**Exercise objective**.
Emit the entire listing verbatim.

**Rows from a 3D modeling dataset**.
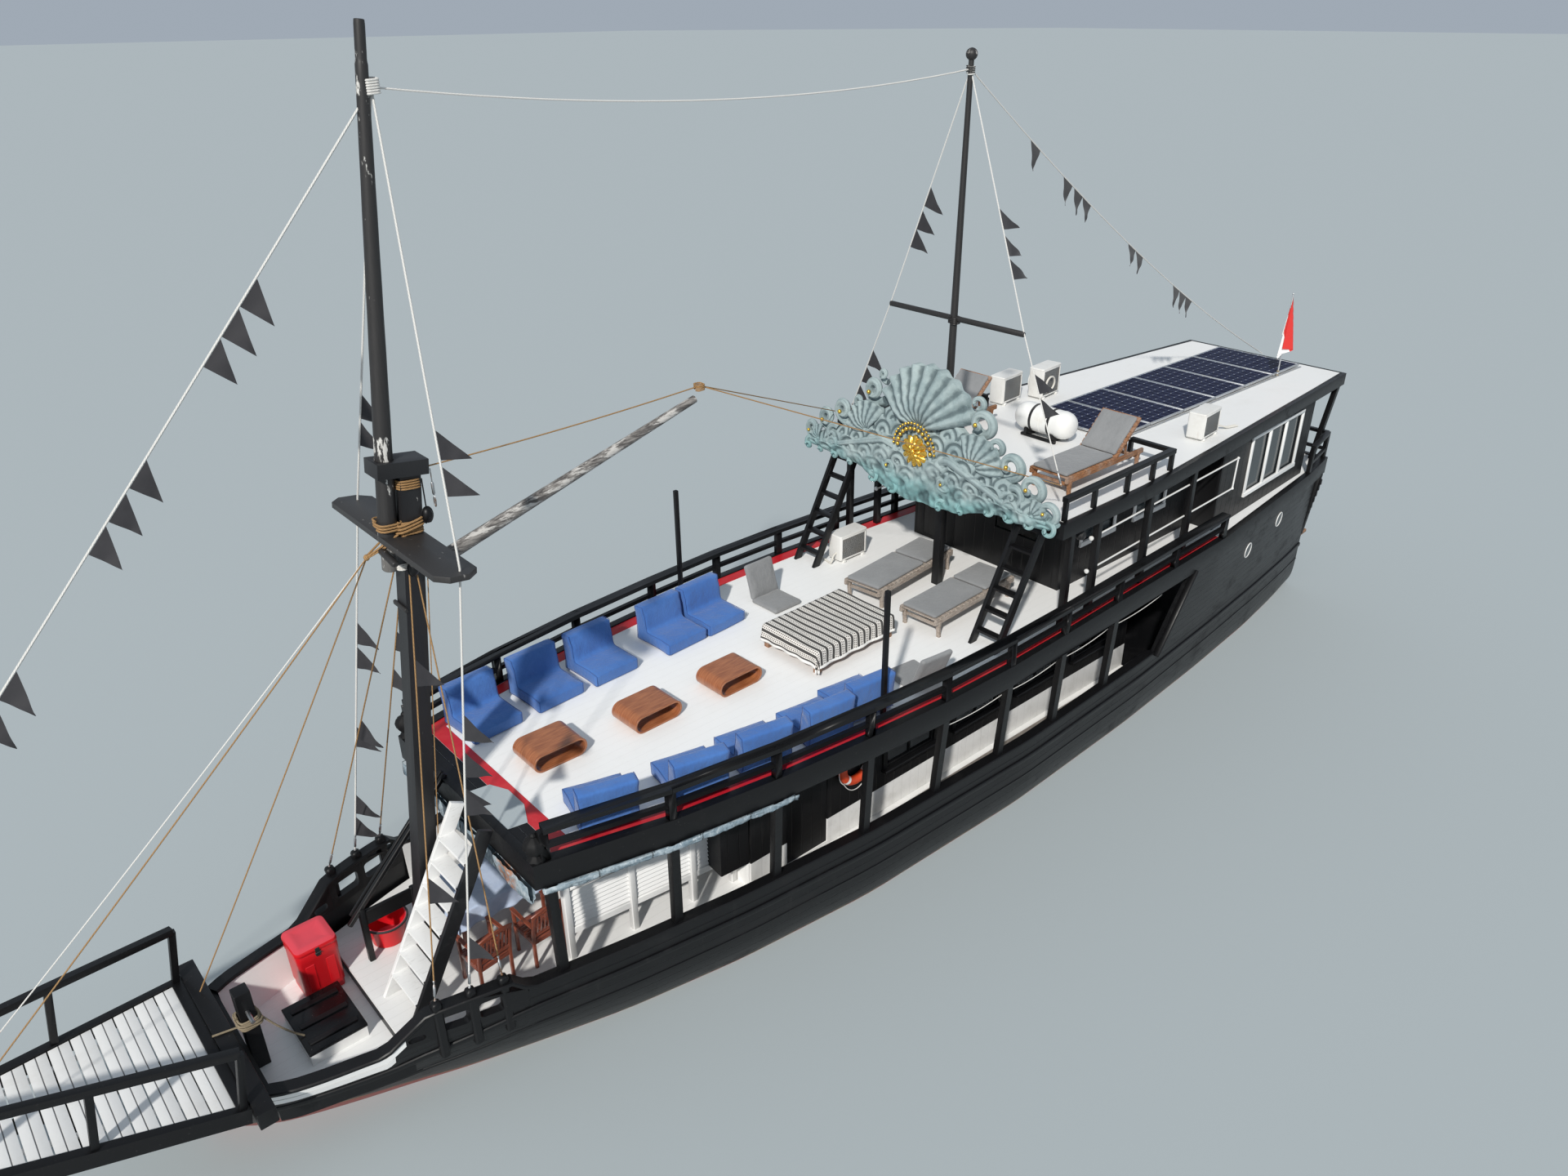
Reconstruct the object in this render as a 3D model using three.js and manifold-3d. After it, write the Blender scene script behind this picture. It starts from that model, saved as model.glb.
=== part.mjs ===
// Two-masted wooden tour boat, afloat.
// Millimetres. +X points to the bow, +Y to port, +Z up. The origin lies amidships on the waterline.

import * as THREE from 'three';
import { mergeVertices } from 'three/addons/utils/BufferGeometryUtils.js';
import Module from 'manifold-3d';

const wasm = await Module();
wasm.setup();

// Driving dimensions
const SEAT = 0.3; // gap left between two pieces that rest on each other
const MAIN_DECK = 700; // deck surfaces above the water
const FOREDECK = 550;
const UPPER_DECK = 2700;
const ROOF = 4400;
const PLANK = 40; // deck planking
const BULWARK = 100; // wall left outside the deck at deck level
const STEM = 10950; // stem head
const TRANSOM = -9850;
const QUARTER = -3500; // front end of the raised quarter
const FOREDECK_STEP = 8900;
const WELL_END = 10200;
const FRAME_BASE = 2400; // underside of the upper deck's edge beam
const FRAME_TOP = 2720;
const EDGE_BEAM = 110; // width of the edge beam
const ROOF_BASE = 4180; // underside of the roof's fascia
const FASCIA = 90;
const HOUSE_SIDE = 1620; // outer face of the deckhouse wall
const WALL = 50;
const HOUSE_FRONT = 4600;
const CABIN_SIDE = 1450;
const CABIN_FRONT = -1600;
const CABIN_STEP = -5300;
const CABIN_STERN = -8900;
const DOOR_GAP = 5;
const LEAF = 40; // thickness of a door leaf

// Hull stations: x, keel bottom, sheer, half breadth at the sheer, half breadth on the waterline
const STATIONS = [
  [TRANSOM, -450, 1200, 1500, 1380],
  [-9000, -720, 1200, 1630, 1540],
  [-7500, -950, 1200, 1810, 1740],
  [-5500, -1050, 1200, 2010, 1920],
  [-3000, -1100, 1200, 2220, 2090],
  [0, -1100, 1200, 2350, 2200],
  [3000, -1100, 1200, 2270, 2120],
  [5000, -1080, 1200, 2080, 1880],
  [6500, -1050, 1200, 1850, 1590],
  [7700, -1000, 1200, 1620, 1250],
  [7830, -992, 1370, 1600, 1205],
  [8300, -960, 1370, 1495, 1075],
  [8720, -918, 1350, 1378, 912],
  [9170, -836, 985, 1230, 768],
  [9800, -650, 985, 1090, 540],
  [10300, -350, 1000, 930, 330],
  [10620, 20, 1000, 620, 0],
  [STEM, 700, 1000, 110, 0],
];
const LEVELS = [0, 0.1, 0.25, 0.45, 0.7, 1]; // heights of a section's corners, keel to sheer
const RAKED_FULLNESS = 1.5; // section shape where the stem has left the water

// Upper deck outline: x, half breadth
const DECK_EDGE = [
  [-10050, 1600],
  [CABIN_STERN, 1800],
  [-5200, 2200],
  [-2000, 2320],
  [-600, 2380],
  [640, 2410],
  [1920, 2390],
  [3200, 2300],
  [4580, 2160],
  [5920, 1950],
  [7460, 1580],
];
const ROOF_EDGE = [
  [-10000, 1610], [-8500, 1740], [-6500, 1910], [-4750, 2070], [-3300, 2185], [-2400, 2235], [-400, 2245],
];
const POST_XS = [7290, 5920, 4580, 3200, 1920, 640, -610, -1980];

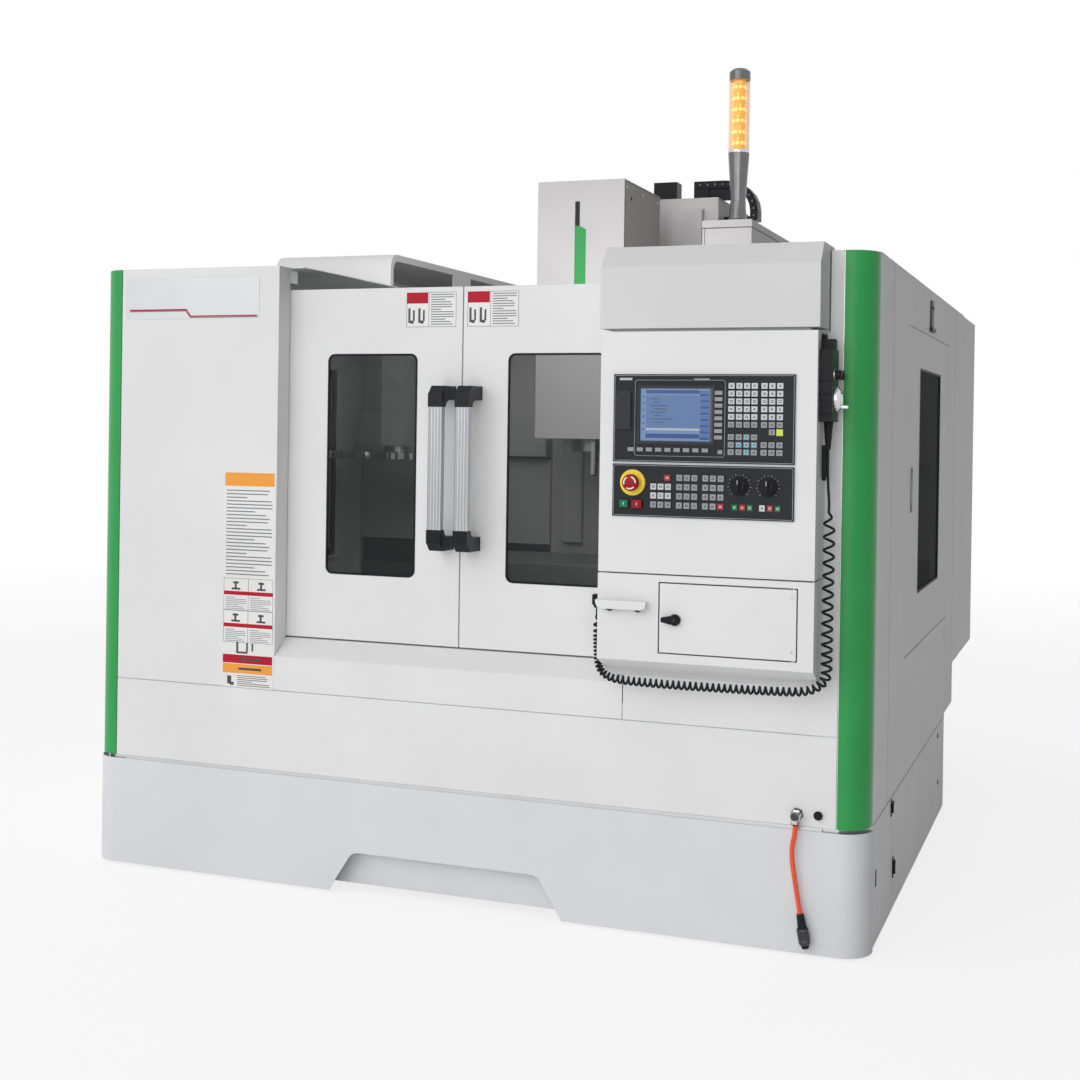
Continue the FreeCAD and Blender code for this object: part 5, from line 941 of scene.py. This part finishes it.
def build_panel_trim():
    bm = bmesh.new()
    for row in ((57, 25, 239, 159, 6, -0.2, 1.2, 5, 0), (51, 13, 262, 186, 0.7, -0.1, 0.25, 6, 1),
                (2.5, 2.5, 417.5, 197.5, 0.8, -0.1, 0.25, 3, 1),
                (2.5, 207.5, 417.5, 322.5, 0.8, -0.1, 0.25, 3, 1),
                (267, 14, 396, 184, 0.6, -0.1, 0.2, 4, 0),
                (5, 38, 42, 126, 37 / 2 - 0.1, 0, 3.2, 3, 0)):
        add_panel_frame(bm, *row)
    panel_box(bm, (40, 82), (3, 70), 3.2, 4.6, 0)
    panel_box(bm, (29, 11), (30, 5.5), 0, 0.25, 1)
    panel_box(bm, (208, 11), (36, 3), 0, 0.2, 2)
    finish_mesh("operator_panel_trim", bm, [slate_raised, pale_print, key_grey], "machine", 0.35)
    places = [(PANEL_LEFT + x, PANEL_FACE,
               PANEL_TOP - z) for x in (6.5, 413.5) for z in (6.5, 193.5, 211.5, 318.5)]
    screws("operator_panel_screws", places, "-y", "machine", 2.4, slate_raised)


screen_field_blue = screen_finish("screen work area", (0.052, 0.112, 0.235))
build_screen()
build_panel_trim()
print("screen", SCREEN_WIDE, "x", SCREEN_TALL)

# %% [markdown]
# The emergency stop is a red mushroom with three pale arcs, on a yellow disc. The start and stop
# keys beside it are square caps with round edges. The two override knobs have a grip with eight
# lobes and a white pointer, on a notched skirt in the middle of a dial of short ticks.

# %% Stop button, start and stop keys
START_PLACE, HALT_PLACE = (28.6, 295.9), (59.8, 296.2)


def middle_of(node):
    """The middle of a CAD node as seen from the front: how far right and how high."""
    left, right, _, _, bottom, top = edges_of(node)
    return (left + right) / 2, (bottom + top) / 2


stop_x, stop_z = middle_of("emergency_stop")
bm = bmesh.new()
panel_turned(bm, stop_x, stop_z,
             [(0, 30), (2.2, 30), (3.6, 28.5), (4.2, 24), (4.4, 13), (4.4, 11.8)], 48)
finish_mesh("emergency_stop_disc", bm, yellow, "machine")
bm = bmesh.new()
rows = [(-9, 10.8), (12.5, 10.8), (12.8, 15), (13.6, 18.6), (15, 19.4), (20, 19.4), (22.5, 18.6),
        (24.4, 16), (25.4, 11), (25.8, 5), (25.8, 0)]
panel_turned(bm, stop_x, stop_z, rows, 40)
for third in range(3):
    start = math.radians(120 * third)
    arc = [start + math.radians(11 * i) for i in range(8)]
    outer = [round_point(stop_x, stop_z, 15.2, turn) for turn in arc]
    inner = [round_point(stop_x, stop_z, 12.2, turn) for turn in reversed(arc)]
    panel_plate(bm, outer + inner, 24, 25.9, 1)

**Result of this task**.
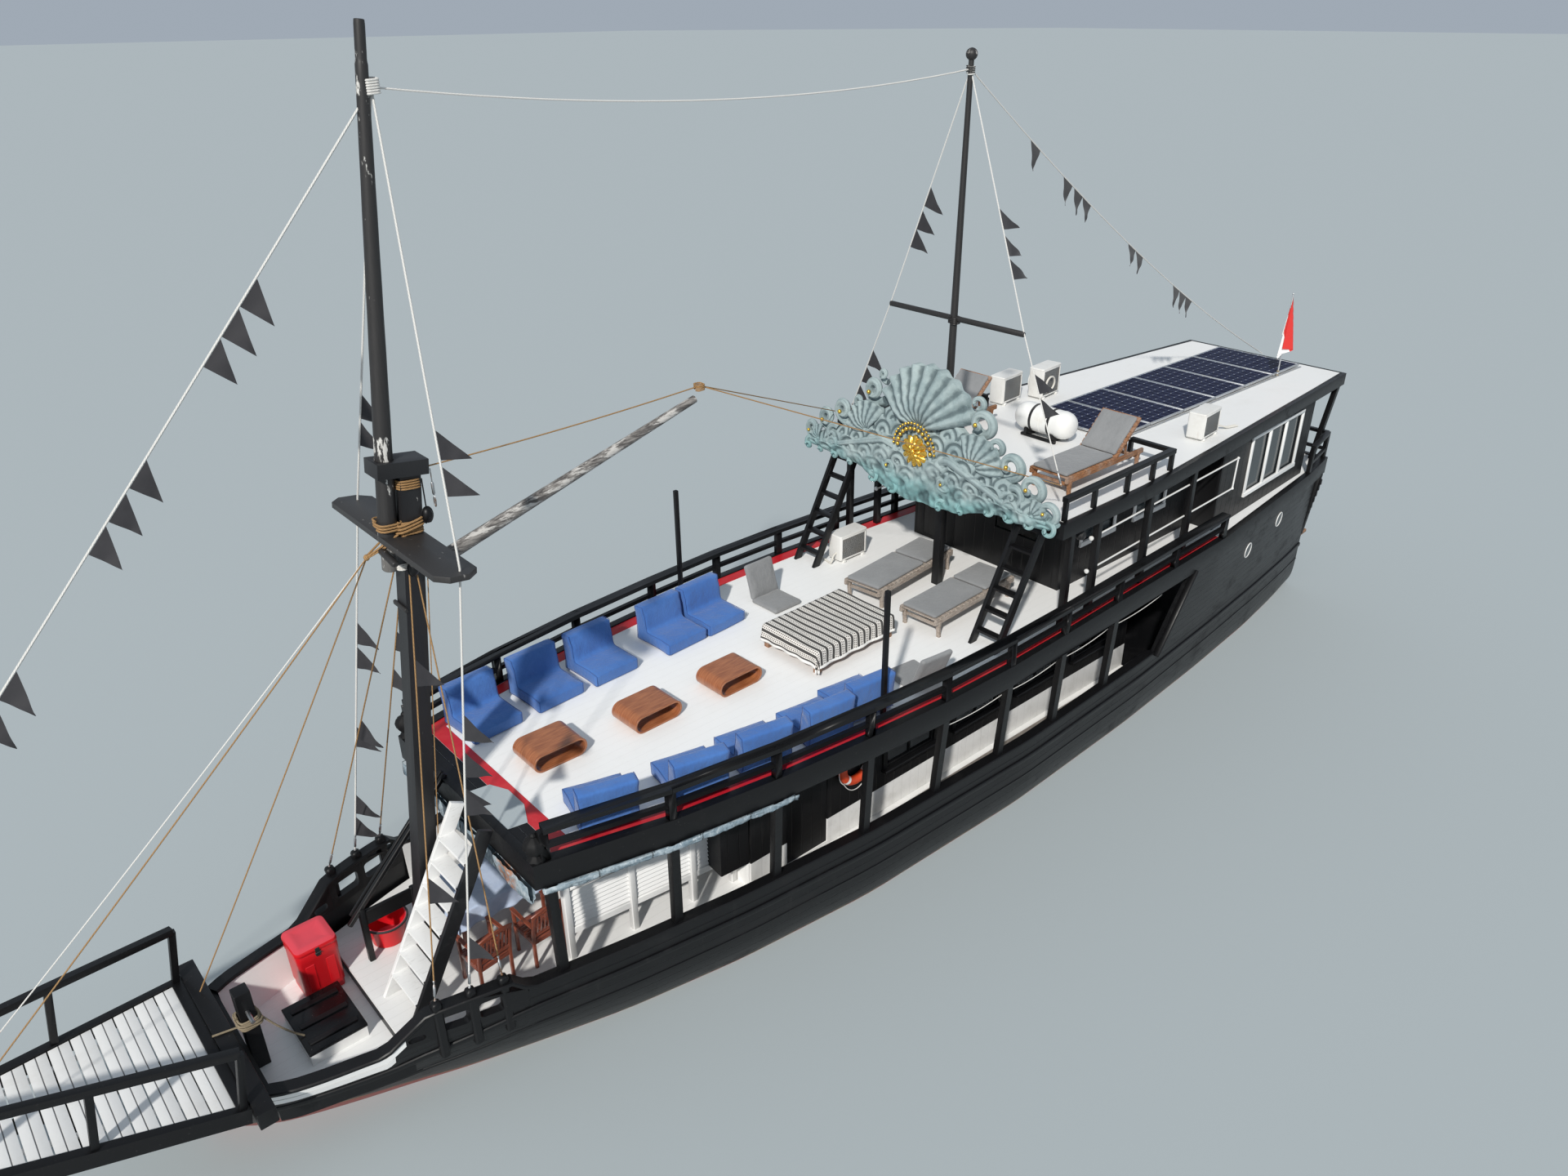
Reconstruct the object in this render as a 3D model using three.js and manifold-3d. After it, write the Blender scene script behind this picture. It starts from that model, saved as model.glb.
=== part.mjs ===
// Two-masted wooden tour boat, afloat.
// Millimetres. +X points to the bow, +Y to port, +Z up. The origin lies amidships on the waterline.

import * as THREE from 'three';
import { mergeVertices } from 'three/addons/utils/BufferGeometryUtils.js';
import Module from 'manifold-3d';

const wasm = await Module();
wasm.setup();

// Driving dimensions
const SEAT = 0.3; // gap left between two pieces that rest on each other
const MAIN_DECK = 700; // deck surfaces above the water
const FOREDECK = 550;
const UPPER_DECK = 2700;
const ROOF = 4400;
const PLANK = 40; // deck planking
const BULWARK = 100; // wall left outside the deck at deck level
const STEM = 10950; // stem head
const TRANSOM = -9850;
const QUARTER = -3500; // front end of the raised quarter
const FOREDECK_STEP = 8900;
const WELL_END = 10200;
const FRAME_BASE = 2400; // underside of the upper deck's edge beam
const FRAME_TOP = 2720;
const EDGE_BEAM = 110; // width of the edge beam
const ROOF_BASE = 4180; // underside of the roof's fascia
const FASCIA = 90;
const HOUSE_SIDE = 1620; // outer face of the deckhouse wall
const WALL = 50;
const HOUSE_FRONT = 4600;
const CABIN_SIDE = 1450;
const CABIN_FRONT = -1600;
const CABIN_STEP = -5300;
const CABIN_STERN = -8900;
const DOOR_GAP = 5;
const LEAF = 40; // thickness of a door leaf

// Hull stations: x, keel bottom, sheer, half breadth at the sheer, half breadth on the waterline
const STATIONS = [
  [TRANSOM, -450, 1200, 1500, 1380],
  [-9000, -720, 1200, 1630, 1540],
  [-7500, -950, 1200, 1810, 1740],
  [-5500, -1050, 1200, 2010, 1920],
  [-3000, -1100, 1200, 2220, 2090],
  [0, -1100, 1200, 2350, 2200],
  [3000, -1100, 1200, 2270, 2120],
  [5000, -1080, 1200, 2080, 1880],
  [6500, -1050, 1200, 1850, 1590],
  [7700, -1000, 1200, 1620, 1250],
  [7830, -992, 1370, 1600, 1205],
  [8300, -960, 1370, 1495, 1075],
  [8720, -918, 1350, 1378, 912],
  [9170, -836, 985, 1230, 768],
  [9800, -650, 985, 1090, 540],
  [10300, -350, 1000, 930, 330],
  [10620, 20, 1000, 620, 0],
  [STEM, 700, 1000, 110, 0],
];
const LEVELS = [0, 0.1, 0.25, 0.45, 0.7, 1]; // heights of a section's corners, keel to sheer
const RAKED_FULLNESS = 1.5; // section shape where the stem has left the water

// Upper deck outline: x, half breadth
const DECK_EDGE = [
  [-10050, 1600],
  [CABIN_STERN, 1800],
  [-5200, 2200],
  [-2000, 2320],
  [-600, 2380],
  [640, 2410],
  [1920, 2390],
  [3200, 2300],
  [4580, 2160],
  [5920, 1950],
  [7460, 1580],
];
const ROOF_EDGE = [
  [-10000, 1610], [-8500, 1740], [-6500, 1910], [-4750, 2070], [-3300, 2185], [-2400, 2235], [-400, 2245],
];
const POST_XS = [7290, 5920, 4580, 3200, 1920, 640, -610, -1980];

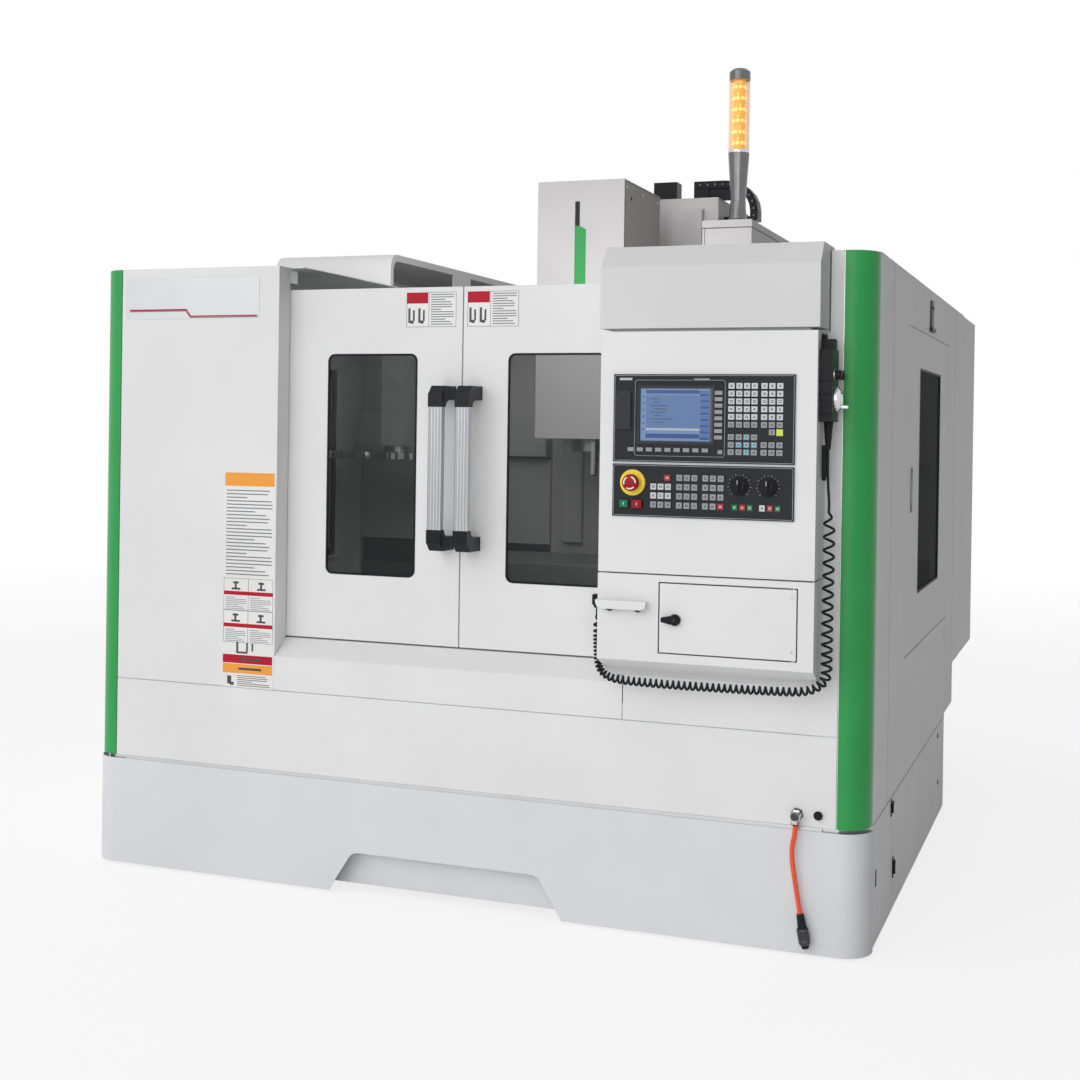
Continue the FreeCAD and Blender code for this object: part 5, from line 941 of scene.py. This part finishes it.
def build_panel_trim():
    bm = bmesh.new()
    for row in ((57, 25, 239, 159, 6, -0.2, 1.2, 5, 0), (51, 13, 262, 186, 0.7, -0.1, 0.25, 6, 1),
                (2.5, 2.5, 417.5, 197.5, 0.8, -0.1, 0.25, 3, 1),
                (2.5, 207.5, 417.5, 322.5, 0.8, -0.1, 0.25, 3, 1),
                (267, 14, 396, 184, 0.6, -0.1, 0.2, 4, 0),
                (5, 38, 42, 126, 37 / 2 - 0.1, 0, 3.2, 3, 0)):
        add_panel_frame(bm, *row)
    panel_box(bm, (40, 82), (3, 70), 3.2, 4.6, 0)
    panel_box(bm, (29, 11), (30, 5.5), 0, 0.25, 1)
    panel_box(bm, (208, 11), (36, 3), 0, 0.2, 2)
    finish_mesh("operator_panel_trim", bm, [slate_raised, pale_print, key_grey], "machine", 0.35)
    places = [(PANEL_LEFT + x, PANEL_FACE,
               PANEL_TOP - z) for x in (6.5, 413.5) for z in (6.5, 193.5, 211.5, 318.5)]
    screws("operator_panel_screws", places, "-y", "machine", 2.4, slate_raised)


screen_field_blue = screen_finish("screen work area", (0.052, 0.112, 0.235))
build_screen()
build_panel_trim()
print("screen", SCREEN_WIDE, "x", SCREEN_TALL)

# %% [markdown]
# The emergency stop is a red mushroom with three pale arcs, on a yellow disc. The start and stop
# keys beside it are square caps with round edges. The two override knobs have a grip with eight
# lobes and a white pointer, on a notched skirt in the middle of a dial of short ticks.

# %% Stop button, start and stop keys
START_PLACE, HALT_PLACE = (28.6, 295.9), (59.8, 296.2)


def middle_of(node):
    """The middle of a CAD node as seen from the front: how far right and how high."""
    left, right, _, _, bottom, top = edges_of(node)
    return (left + right) / 2, (bottom + top) / 2


stop_x, stop_z = middle_of("emergency_stop")
bm = bmesh.new()
panel_turned(bm, stop_x, stop_z,
             [(0, 30), (2.2, 30), (3.6, 28.5), (4.2, 24), (4.4, 13), (4.4, 11.8)], 48)
finish_mesh("emergency_stop_disc", bm, yellow, "machine")
bm = bmesh.new()
rows = [(-9, 10.8), (12.5, 10.8), (12.8, 15), (13.6, 18.6), (15, 19.4), (20, 19.4), (22.5, 18.6),
        (24.4, 16), (25.4, 11), (25.8, 5), (25.8, 0)]
panel_turned(bm, stop_x, stop_z, rows, 40)
for third in range(3):
    start = math.radians(120 * third)
    arc = [start + math.radians(11 * i) for i in range(8)]
    outer = [round_point(stop_x, stop_z, 15.2, turn) for turn in arc]
    inner = [round_point(stop_x, stop_z, 12.2, turn) for turn in reversed(arc)]
    panel_plate(bm, outer + inner, 24, 25.9, 1)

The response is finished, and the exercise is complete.